Amaya’s darkness is a neutral circumstance. Her ability to kill is a weapon, but like a knife that can be used to cut vegetables for dinner or to stab someone in the back—it depends on the intention behind the use of her abilities.
In our society, our anger about how the world works gets co-opted by the corporatocracy. When you are angry with people on a lower rung of financial prosperity than you, who does that benefit? I grew up hearing that it was criminal and morally reprehensible that people who worked paid taxes and that money went to people who didn’t have jobs. As long as the middle class is angry with the lower classes, we won’t band together and find the real problem with the system. We won’t look up at the elite who are truly siphoning our money and paying less in taxes than the rest of us.
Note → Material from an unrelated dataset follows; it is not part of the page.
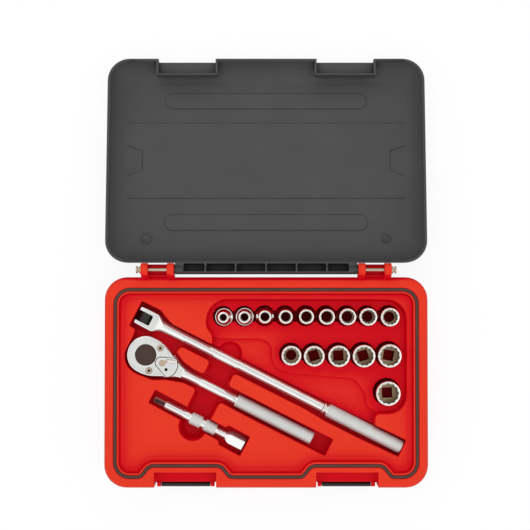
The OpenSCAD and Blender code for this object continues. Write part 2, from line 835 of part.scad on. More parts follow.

Who is your anger benefiting?
Ultimately, it isn’t Amaya’s anger that frees her mind and gives her the ability to plan for the future—it is remembering the people she loves and her commitment to protecting and saving them.
Bonus Tidbits:
It was important to me that what “unlocks” Amaya is Gwen and Sloane (not necessarily Sebastian) and what “unlocks” Sebastian is Nico (in Chapters 30 and 41). Amaya and Sebastian save each other, no doubt about it, but I wanted their friends to be just as integral in “saving” them.
Amaya remembering her friends and her name breaks the illusion that Kai had put in place. Her remembering her name is the moment she remembers the truth of who she really is. Of course, Kai wouldn’t expect Amaya’s friends to be what unravels everything, Kai has never loved or been loved with that ferocity.
Reflection Questions:
How did you react to Kai’s constant reminder to Amaya that “Your soul is more dark than light”? Did you take that to mean she had shadow powers, that she had the capacity for good/evil? What determines good/evil to you—intentions or results of actions?
Do you feel any sympathy for Kai or did you peg them as the villain throughout the book?
What is something that your angry or upset about? Who benefits from your anger and blame being placed on one source? Does your anger prompt you into action for change or leave you stuck?